Specifically, the proposal would set limits for new gas-fired combustion turbines, existing coal, oil and gas-fired steam generating units, and certain existing gas-fired combustion turbines.

However, Republican on the House Oversight and Environment subcommittees said the proposal sets strict, costly, and untested standards on both new and existing natural gas and remaining coal generators. They said it would have a “chilling effect” on natural gas and coal—which account for about 60 percent of U.S. electricity generation.

“Like its predecessor, the Clean Power Plan, the CPP2.0 Proposal aims to transform the nation’s electric generation, causing Americans’ utility service to be less reliable and more expensive. In this way, both the Clean Power Plan, which was stayed and later vacated by the Supreme Court, and this CPP2.0 Proposal, vastly exceed the limited authority Congress granted EPA under Clean Air Act Section 111, thereby violating the “major questions” doctrine,” the lawmakers wrote in a letter to EPA Administrator Michael Regan.

The letter was sent by House Energy and Commerce Committee Chair Rep. Cathy McMorris Rodgers (R-WA), Oversight and Investigations Subcommittee Chair Rep. Morgan Griffith (R-VA), and Environment, Manufacturing, and Critical Materials Subcommittee Chair Rep. Bill Johnson (R-OH) – on behalf of their Republican colleagues on those committees.

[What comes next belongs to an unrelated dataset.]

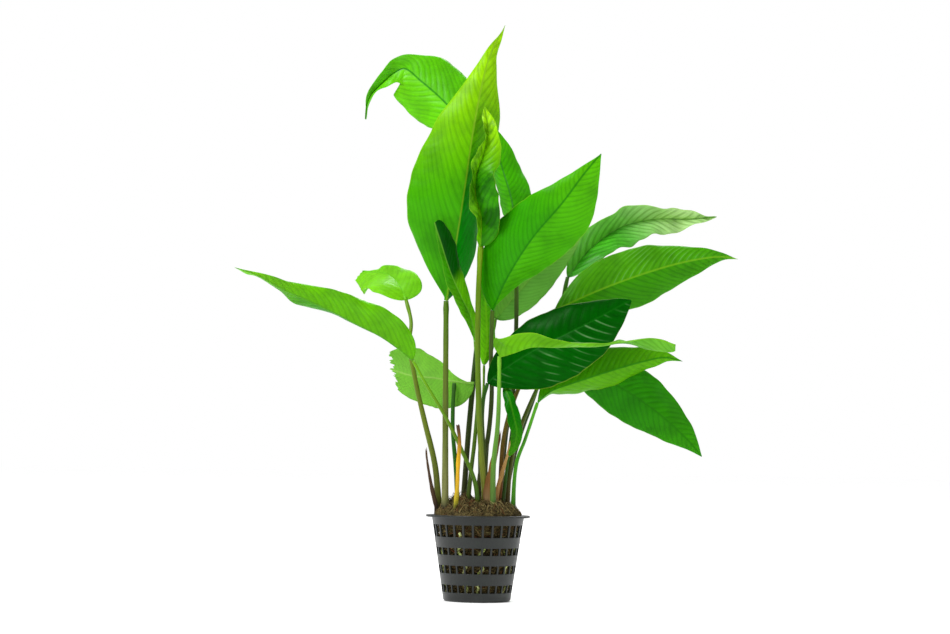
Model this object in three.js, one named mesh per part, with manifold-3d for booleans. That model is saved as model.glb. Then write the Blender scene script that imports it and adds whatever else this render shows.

“In addition to our concerns with the legality of the EPA’s CPP2.0 Proposal, the EPA’s promulgation of proposals with misleading and defective analyses undermines public trust and creates costly regulatory and legal uncertainty that harms the orderly planning for power generation that is essential to public welfare. The plainly inaccurate discussion about CO2 pipelines adds to serious questions about the analytical quality of the proposed rule. There are myriad other defects. For example, there are widespread concerns about the accuracy of the EPA’s claim that Boundary Dam, the coal fired EGU in Saskatchewan, Canada, has been adequately demonstrated to capture 90 percent of CO2. Even though the plant’s owner filed comments that the EPA was wrong about this assertion,” they added.

The Republicans requested that Regan answer a series of questions about the proposal by Nov. 28.